We have programs for at-risk youth. We have close to 3,000 units of senior housing. The flagship is our education and scholarship program. We currently have 600 students fully funded and we graduate 150 of them every year. They’re in 82 colleges in university, from 22 high schools. Also, we help 2,500 high school and middle school students with counseling and programs.


Q: Explain why TELACU plays an active role in politics.



A:

Generally, we’re here to participate in the system. Obviously, reinvestment in a community isn’t just economic and social, it’s also about political impact. It’s been a long time since we had just one Latino in Congress, Ed Roybal. We now have 29 Latinos and Latinas in the state Legislature and seven members in Congress from the greater Los Angeles areA: So that’s part of our political growth.

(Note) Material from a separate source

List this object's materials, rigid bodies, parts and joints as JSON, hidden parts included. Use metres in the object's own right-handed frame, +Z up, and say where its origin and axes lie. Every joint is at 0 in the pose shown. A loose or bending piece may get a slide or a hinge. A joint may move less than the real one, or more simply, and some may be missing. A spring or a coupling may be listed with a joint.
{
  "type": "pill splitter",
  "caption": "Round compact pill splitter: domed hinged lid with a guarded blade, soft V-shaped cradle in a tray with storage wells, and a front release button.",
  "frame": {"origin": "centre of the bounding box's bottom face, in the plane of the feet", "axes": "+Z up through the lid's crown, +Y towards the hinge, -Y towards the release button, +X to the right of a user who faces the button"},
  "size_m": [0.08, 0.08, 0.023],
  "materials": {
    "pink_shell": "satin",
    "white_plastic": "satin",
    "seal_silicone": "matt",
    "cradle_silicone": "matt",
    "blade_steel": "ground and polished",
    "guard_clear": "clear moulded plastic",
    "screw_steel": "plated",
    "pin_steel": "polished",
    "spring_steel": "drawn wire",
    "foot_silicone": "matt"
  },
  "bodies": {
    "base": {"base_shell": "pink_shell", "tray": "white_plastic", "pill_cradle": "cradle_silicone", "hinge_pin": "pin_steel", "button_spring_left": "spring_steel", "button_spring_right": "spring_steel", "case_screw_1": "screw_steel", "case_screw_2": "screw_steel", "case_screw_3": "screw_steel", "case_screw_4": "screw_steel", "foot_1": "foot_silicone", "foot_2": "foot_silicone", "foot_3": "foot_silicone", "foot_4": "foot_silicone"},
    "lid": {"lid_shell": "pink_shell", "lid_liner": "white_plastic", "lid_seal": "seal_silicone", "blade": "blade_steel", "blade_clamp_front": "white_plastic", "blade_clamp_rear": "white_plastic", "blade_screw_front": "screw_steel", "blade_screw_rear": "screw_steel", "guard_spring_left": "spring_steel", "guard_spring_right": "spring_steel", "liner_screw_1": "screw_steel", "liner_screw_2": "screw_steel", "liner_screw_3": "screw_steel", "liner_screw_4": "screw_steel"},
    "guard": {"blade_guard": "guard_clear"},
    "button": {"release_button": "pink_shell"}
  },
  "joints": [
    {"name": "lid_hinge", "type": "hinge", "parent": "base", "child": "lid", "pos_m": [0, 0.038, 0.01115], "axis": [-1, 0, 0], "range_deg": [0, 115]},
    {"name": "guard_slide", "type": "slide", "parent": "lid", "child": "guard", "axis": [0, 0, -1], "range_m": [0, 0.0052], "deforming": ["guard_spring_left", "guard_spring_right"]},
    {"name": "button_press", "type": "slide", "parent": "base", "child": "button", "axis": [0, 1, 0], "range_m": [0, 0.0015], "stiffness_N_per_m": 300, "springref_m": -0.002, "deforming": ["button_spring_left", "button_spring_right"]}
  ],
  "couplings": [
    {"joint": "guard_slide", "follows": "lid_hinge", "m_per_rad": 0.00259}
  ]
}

Q: You’re a Democrat, but you’re backing Schwarzenegger for governor?



A:

He’s come to the middle.


Q: Don’t a lot of your projects involve public money?



A:

Government funding represents maybe 1 percent of our revenue. We were helped significantly in our early years, but we currently receive very little government funding, and we have to compete for it just like everybody else. We use it for our senior housing projects.


Q. TELACU has cultivated politicians who later got public contracts for the organization. Has this hurt TELACU’s reputation?



A

. Sometimes they did give contracts to TELACU and sometimes they didn’t. It really depended on what they thought was best for their constituency. People tend to overestimate the cohesiveness of politics on the East Side and underestimate the free thinking of elected officials. They talk to their constituents and voters, and the people elect them. But we do engage in the political process to impact policy.